Alcançar a paz hoje requer mais heroísmo que vencer a guerra no
passado.”
“No meu país, Cazaquistão, perto da cidade de Karaganda – contou a
ZENIT o metropolita Aleksandr, do Patriarcado de Moscou –, vou
frequentemente rezar a lugares parecidos, campos de concentração onde
morreram centenas de mártires da fé. Seu testemunho, como o daqueles que
sofreram em Dachau, demonstrou que nenhuma ditadura das ideologias pode
vencer, mas somente um sistema de valores cristãos, que são valores
comuns a todos os homens.”
Nada, na verdade, parece capaz de suprimir a força do espírito
humano. “Aos 23 anos, em 1943 – relatou a ZENIT Max Mannheimer,
vice-presidente da Associação de Sobreviventes de Dachau –, fui a
Auschwitz, depoisao gueto de Varsóvia e mais tarde a Dachau. Trabalhava
nos canteiros de cascalhoe estava rodeado de brutalidade e violência.

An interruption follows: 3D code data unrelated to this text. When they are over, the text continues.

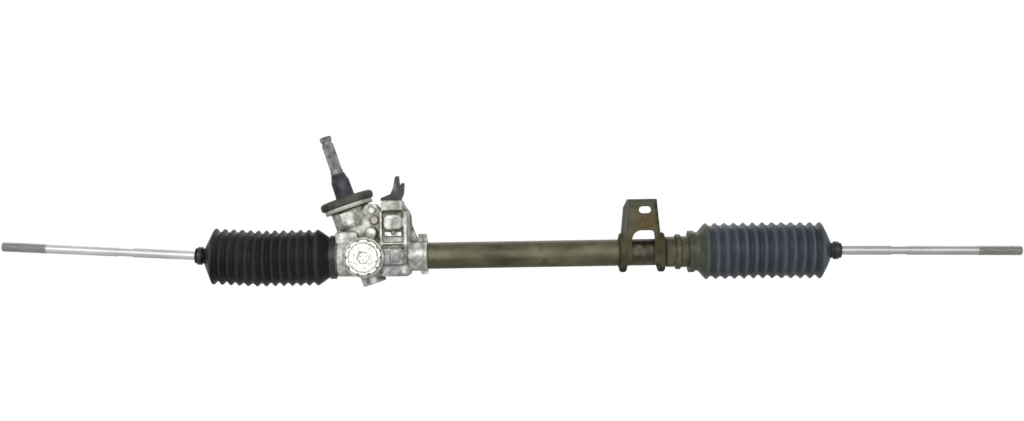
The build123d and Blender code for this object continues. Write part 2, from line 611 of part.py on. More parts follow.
def tube_bracket():
    """Pressed U bracket: a web in front with the bolt slot, and two walls that hold the tube."""
    top = BRACKET_TOP[2]
    span = (BRACKET_BOTTOM[0] - BRACKET_EYE_R, BRACKET_BOTTOM[1] + BRACKET_EYE_R)
    bend = BRACKET_SHEET * 2.3
    shell = bracket_wedge(0, bend) - bracket_wedge(BRACKET_SHEET, bend - BRACKET_SHEET)
    upper = [(BRACKET_FRONT - 1, 0), (BRACKET_FRONT - 1, top + 2), (BRACKET_SHOULDER_Y, top + 2),
             (MOUNT_Y, BRACKET_BACK_Z[1]), (MOUNT_Y, BRACKET_BACK_Z[0]), (BRACKET_EYE_R - 2, 0)]
    side = extrude(make_face(Plane.YZ * Polyline(*upper, close=True)), span[1] - span[0], dir=(1, 0, 0))
    keep = Pos(span[0], 0, 0) * side + bar_x(BRACKET_EYE_R - BRACKET_SHEET / 4, *span)
    window = block(BRACKET_WINDOW_X, (BRACKET_FRONT - 1, BRACKET_FRONT + 8),
                   (BRACKET_BOTTOM[2] - BRACKET_SHEET, BRACKET_WEB_Z))
    window = fillet(window.edges().filter_by(Axis.Y).group_by(Axis.Z)[-1], 5)
    slot = extrude(Plane.XZ * SlotOverall(SLOT_LENGTH, 2 * SLOT_R), 2 * bend, both=True)
    form = (shell & keep) - Pos(SLOT_X, BRACKET_FRONT, SLOT_Z) * slot
    for x in BRACKET_EYES_X:
        eye = bar_x(BRACKET_EYE_R, x - BRACKET_EYE_W / 2, x + BRACKET_EYE_W / 2)
        form += fillet(eye.edges(), 3)
    return form - window - bar_x(TUBE_R, *span)


# ---- Inner joints, tie rods and boots, each in its own side's frame with +X outboard -----------------

def inner_socket():
    """Ball socket that screws into the rack's end, closed round the ball at its mouth."""
    back = -(SOCKET_REACH - WASHER_T)
    mouth = 9.0
    lip = 7.6
    body = turned_x([(back - WASHER_T - STUD_L, 0), (back - WASHER_T - STUD_L, STUD_R), (back, STUD_R),
                     (back, SOCKET_R), (mouth - 3, SOCKET_R), (mouth, SOCKET_R - 3), (mouth, 0)])
    inside = turned_x([(0, 0), (0, BALL_R - 0.8), (lip, BALL_R - 0.8), (mouth, BALL_R), (mouth, 0)])
    flats = block((back, back + 8), (-SOCKET_R, SOCKET_R), (-SOCKET_R, SOCKET_R))
    flats -= block((back, back + 8), (-SOCKET_R, SOCKET_R), (-14, 14))
    ball = Sphere(CAVITY_R) & block((-CAVITY_R, lip), (-CAVITY_R, CAVITY_R), (-CAVITY_R, CAVITY_R))
    return body - ball - inside - flats


def ball_seat():
    """Plastic cup round the ball, open towards the rod."""
    shell = Sphere(SEAT_OUT_R) - Sphere(SEAT_IN_R)
    room = (-SEAT_OUT_R, SEAT_OUT_R)
    return shell & block((-SEAT_OUT_R, SEAT_EDGE), room, room)


def lock_washer():
    """Tab washer between the rack's end and the socket, and the rack's stop face."""
    back = -SOCKET_REACH
    return bar_x(WASHER_R, back, back + WASHER_T) - bar_x(STUD_R, back, back + WASHER_T)


def tie_rod():
    """Ball, shank with wrench flats, and threaded end in one forging."""
    start = ROD_LENGTH - THREAD_L
    neck_end = 24.0
    shank = turned_x([(0, 0), (0, ROD_NECK_R), (neck_end, ROD_NECK_R), (neck_end + 4, ROD_R),
                      (start - 1, ROD_R), (start, THREAD_R), (ROD_LENGTH - 1.5, THREAD_R),
                      (ROD_LENGTH, THREAD_R - 1.5), (ROD_LENGTH, 0)])
    for side in (1, -1):
        low = side * FLATS_WIDTH / 2
        high = side * (ROD_R + 1)
        shank -= block(FLATS_AT, (-ROD_R, ROD_R), tuple(sorted((low, high))))
    return Sphere(BALL_R) + shank


def boot(lap, cuff, cuff_r, first, pitch, neck, seat_r, lift):
    """A bellows that follows the tie rod: straight to the crest by the ball, then at its angle."""
    outer = [(-lap, cuff_r), (cuff, cuff_r)]
    inner = [(-lap, seat_r), (cuff + 1, seat_r)]
    for i in range(PLEATS):
        crest = first + i * pitch
        outer.append((crest - CREST_LAND / 2, CREST_R))
        outer.append((crest + CREST_LAND / 2, CREST_R))
        inner.append((crest, CREST_R - BOOT_WALL))
        if i < PLEATS - 1:
            outer.append((crest + pitch / 2, VALLEY_R))
            inner.append((crest + pitch / 2, VALLEY_R - BOOT_WALL))
    outer += [(neck[0], NECK_R), (neck[1], NECK_R)]
    inner += [(neck[0] - 2, ROD_R + SOFT_GAP), (neck[1], ROD_R + SOFT_GAP)]
    straight = turned_x(outer + inner[::-1])
    bend = first + round((BALL_REACH - first) / pitch) * pitch
    half = radians(lift / 2)
    mitre = Plane(origin=(bend, 0, 0), z_dir=(cos(half), 0, sin(half)))
    turned = Pos(bend, 0, 0) * Rot(0, -lift, 0) * Pos(-bend, 0, 0) * straight
    near = split(straight, bisect_by=mitre, keep=Keep.BOTTOM)
    far = split(turned, bisect_by=mitre, keep=Keep.TOP)
    return Pos(-BALL_REACH, 0, 0) * (near + far)


def clamp_band(inner, start, width):
    """Thin steel band round a boot."""
    return bar_x(inner + BAND_T, start, start + width) - bar_x(inner, start, start + width)


def large_band(cuff_r, lap):
    """Clamp band round a boot's cuff."""
    return clamp_band(cuff_r + SOFT_GAP, -BALL_REACH - lap, BAND_W)


def small_band(neck):
    """Clamp band round a boot's neck, carried by the tie rod."""
    return clamp_band(NECK_R + SOFT_GAP, (sum(neck) - NECK_BAND_W) / 2 - BALL_REACH, NECK_BAND_W)


# ---- Assembly ------------------------------------------------------------------------------------

def steering_rack():
    """Every node by name, in the rack's frame."""
    outer_ring, inner_ring = bearing_rings()
    left, right = LEFT_BOOT, RIGHT_BOOT
    return {
        "pinion_housing": pinion_housing(),
        "breather_screw": breather_screw(),
        "pipe_clip": pipe_clip(),
        "rack_tube": rack_tube(),
        "tube_collar": tube_collar(),
        "tube_bracket": tube_bracket(),
        "rack_bush": rack_bush(),
        "rack_yoke": rack_yoke(),
        "yoke_liner": yoke_liner(),
        "yoke_o_ring": yoke_ring(),
        "yoke_spring": yoke_spring(),
        "adjuster_plug": adjuster_plug(),
        "adjuster_lock_ring": lock_ring(),
        "pinion_shaft": PINION_FRAME * pinion_shaft(),
        "bearing_outer_ring": PINION_FRAME * outer_ring,
        "bearing_inner_ring": PINION_FRAME * inner_ring,
        "bearing_balls": PINION_FRAME * Compound(children=bearing_balls()),
        "bearing_cage": PINION_FRAME * bearing_cage(),
        "shaft_circlip": PINION_FRAME * circlip(
            BEARING_SEAT_R + 2.5, BEARING_SEAT_R - 1, BEARING[1], 1.5, 4),
        "housing_circlip": PINION_FRAME * circlip(BEARING_R + 1.2, BEARING_R - 3, BEARING[1], 1.75, 8),
        "lower_bush": PINION_FRAME * ring_z(BUSH_R, JOURNAL_R + RUNNING, *BUSH),
        "pinion_oil_seal": PINION_FRAME * oil_seal(),
        "tower_ring": PINION_FRAME * ring_z(RING_R, STEM_R + 4, *RING),
        "dust_disc": PINION_FRAME * dust_disc(),
        "dust_sleeve": PINION_FRAME * dust_sleeve(),
        "rack_bar": rack_bar(),
        "inner_socket_left": LEFT_FRAME * inner_socket(),
        "inner_socket_right": RIGHT_FRAME * inner_socket(),
        "lock_washer_left": LEFT_FRAME * lock_washer(),
        "lock_washer_right": RIGHT_FRAME * lock_washer(),
        "ball_seat_left": LEFT_FRAME * ball_seat(),
        "ball_seat_right": RIGHT_FRAME * ball_seat(),
        "tie_rod_left": LEFT_ROD_FRAME * tie_rod(),
        "tie_rod_right": RIGHT_ROD_FRAME * tie_rod(),
        "boot_left": LEFT_FRAME * boot(**left, seat_r=SPIGOT_R, lift=LEFT_LIFT),
        "boot_right": RIGHT_FRAME * boot(**right, seat_r=RIGHT_SEAT_R, lift=RIGHT_LIFT),
        "boot_band_left": LEFT_FRAME * large_band(left["cuff_r"], left["lap"]),
        "boot_band_right": RIGHT_FRAME * large_band(right["cuff_r"], right["lap"]),
        "neck_band_left": LEFT_ROD_FRAME * small_band(left["neck"]),
        "neck_band_right": RIGHT_ROD_FRAME * small_band(right["neck"]),
    }


os.makedirs("parts", exist_ok=True)
for node, shape in steering_rack().items():
    export_step(ROW_FRAME * shape, f"parts/{node}.step")
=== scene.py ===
from functools import partial
import json
import math
import bmesh
import bpy
import numpy as np
from mathutils import Matrix, Vector


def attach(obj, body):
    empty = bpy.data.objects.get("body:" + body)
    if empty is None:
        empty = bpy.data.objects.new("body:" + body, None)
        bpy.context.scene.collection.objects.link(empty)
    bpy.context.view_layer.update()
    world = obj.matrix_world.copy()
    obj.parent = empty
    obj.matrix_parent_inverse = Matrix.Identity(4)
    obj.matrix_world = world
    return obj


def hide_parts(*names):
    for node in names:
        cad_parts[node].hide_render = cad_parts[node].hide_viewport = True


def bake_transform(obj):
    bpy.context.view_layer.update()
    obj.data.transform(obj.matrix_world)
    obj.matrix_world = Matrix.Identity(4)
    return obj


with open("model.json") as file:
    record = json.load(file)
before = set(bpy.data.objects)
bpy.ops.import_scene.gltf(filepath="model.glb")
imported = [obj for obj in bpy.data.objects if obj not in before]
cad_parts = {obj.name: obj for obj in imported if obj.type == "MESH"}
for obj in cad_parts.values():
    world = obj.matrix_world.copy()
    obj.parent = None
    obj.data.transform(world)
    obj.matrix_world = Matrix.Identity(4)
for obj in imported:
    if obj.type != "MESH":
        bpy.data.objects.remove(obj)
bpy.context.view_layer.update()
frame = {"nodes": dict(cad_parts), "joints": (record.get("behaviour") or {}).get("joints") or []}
nodes = frame["nodes"]

# ---- Pinion housing ------------------------------------------------------------------------------
# Die-cast aluminium with small radii at every edge and join, grey where it is clean, olive-brown with oil
# and painted shade in its corners, with painted shade on its sides that turn from the light and painted
# highlights on its raised and rounded faces.  The finish is the mould's own fine grain.

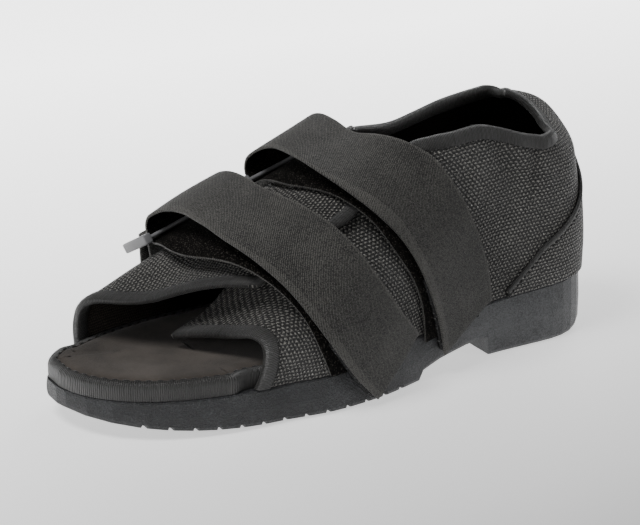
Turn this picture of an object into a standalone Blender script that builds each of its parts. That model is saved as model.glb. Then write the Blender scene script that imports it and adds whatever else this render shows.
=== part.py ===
"""Post operative shoe for a left foot: rubber sole, wrapped footbed, mesh upper and two straps.

The shoe stands on z = 0 with its toe towards +X and the wearer's left towards +Y.
It is modelled with the sole's middle at x = 0 and the heel's centre line at y = 0, and then
moved so that the origin is under the middle of its box.
"""
import math

import bmesh
import bpy
import numpy as np
from mathutils import Matrix, Vector

# Last and sole, in metres
LENGTH = 0.290
BALL_WIDTH = 0.098
HEEL_WIDTH = 0.069
HEEL_SOLE = 0.0315
FOREFOOT_SOLE = 0.0182
TOE_SPRING = 0.0105
SOLE_FLARE = 0.0012
SOLE_EDGE_ROUND = 0.0025
HEEL_BREAST = 0.0100
HEEL_BACK_LIFT = 0.0055
TREAD_DEPTH = 0.0013
TREAD_GROOVE = 0.0030
TREAD_COUNT = 13
TREAD_FIRST = 0.455
TREAD_LAST = 0.905
GROOVE_RAMP = 0.15
SOLE_TIP = 0.0012
SOLE_STATIONS = (0.180, 0.215, 0.2425, 0.270, 0.330, 0.380, 0.4105, 0.460)
END_STATIONS = 9
EDGE_EASE = 0.3
SOLE_SIDE = 0.030
FOOTBED = 0.0092
FOOTBED_ROUND = 0.0022
FOOTBED_END = 0.0006
FOOTBED_STATIONS = 41
FOOTBED_STEP_RUN = (0.012, 0.042)

# Upper
HEEL_TAB_HEIGHT = 0.1260
INSTEP_HEIGHT = 0.1050
TOE_BOX_HEIGHT = 0.0525
WALL = 0.0025
BINDING_WIDTH = 0.0065
BINDING_RAISE = 0.0008
BINDING_ROWS = 3
HEEL_COLUMNS = 17
SIDE_COLUMNS = 15
LONG_SIDE_COLUMNS = 19
FREE_ROWS = 9
SHARP_ANGLE = 35.0

# Heel counter
COUNTER = 0.0010
COUNTER_RIB_WIDTH = 0.0022
COUNTER_RIB = 0.0007
COUNTER_ROWS = 7
COUNTER_SIDE_COLUMNS = 5

# Straps and rings
STRAP_WIDTH = 0.036
STRAP = 0.0015
STRAP_BOW = 0.0130
STRAP_STEP = 0.0036
FOLD_RADIUS = 0.0070
FOLD_LIFT = 0.0108
HOOK_LENGTH = 0.044
HOOK_OVERHANG = 0.0020
RING_ROD = 0.0036
RING_SIDE_PLAY = 0.0016
RING_DEPTH = 0.0190
RING_SEAT = 55.0
RING_CORNER = 0.0030
TAB_WIDTH = 0.025
TAB_RETURN = 0.010
TAB_STEP = 0.0020
STRAP_COLUMNS = 5
FOLD_STEPS = 7
ROW_READINGS = 12

# Reach of the measure of a surface's direction, and of a strap's slanted seam
NORMAL_REACH = 0.003
SLOPE_REACH = 0.02
FLAT_REACH = 0.01
SEAM_CUT_RUN = 0.060

# Clearances
GAP = 0.0003
LAP_GAP = 0.0005
UPPER_INSET = 0.0006
FOOTBED_TOE_INSET = 0.0007

# Where the heel's round back and the toe's round front begin, as shares of LENGTH
HEEL_CENTRE = 0.135
TOE_START = 0.68
HEEL_SQUARENESS = 2.3
ROLL_IN = 0.0165
ROLL_RUN = 0.020
ROLL_START = (0.0, 0.30)
ROLL_END = (0.78, 1.0)
TOE_TIP_SHIFT = -0.075
LEFT_TOE_SQUARENESS = 2.25
RIGHT_TOE_SQUARENESS = 1.85

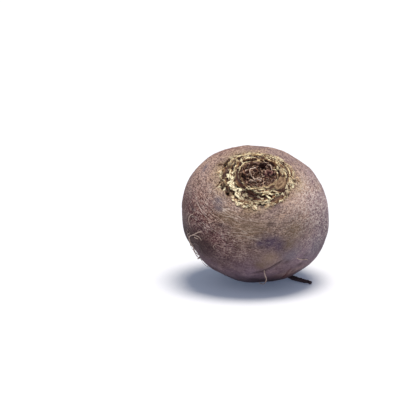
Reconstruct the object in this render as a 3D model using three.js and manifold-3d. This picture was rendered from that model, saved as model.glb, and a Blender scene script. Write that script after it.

Quando o campo foi libertado, eu pesava 48 quilos.” Na verdade, um
sobrevivente não é libertado totalmente: “A concepção de homem, de Deus,
da sociedade, tudo cambaleia”.
“Quando voltei à Checoslováquia – contou Mannhemeir, que é de origem
morávia –, conheci um moça alemã que se opôs ao nazismo e cuja família
foi perseguida por isso. Ela repetia constantemente que a Alemanha
poderia ter sido um país democrático.”
“Eu me apaixonei por ela e acreditei nisso. Por esta razão, aceitei
voltar à Alemanha e passei os últimos 25 anos de universidade em
universidade, para incentivar os jovens alemães no caminho da democracia
e da convivência pacífica.”
“Mostrem valentia – concluiu o vice-presidente da Associação de
Sobreviventes de Dachau, em sua intervenção durante a cerimônia
comemorativa – quando se trata de defender o direito e a dignidade de
outro ser humano. Vocês não são responsáveis pelo que aconteceu. Mas que
isso não se repita jamais – por isso, sim, vocês são responsáveis.”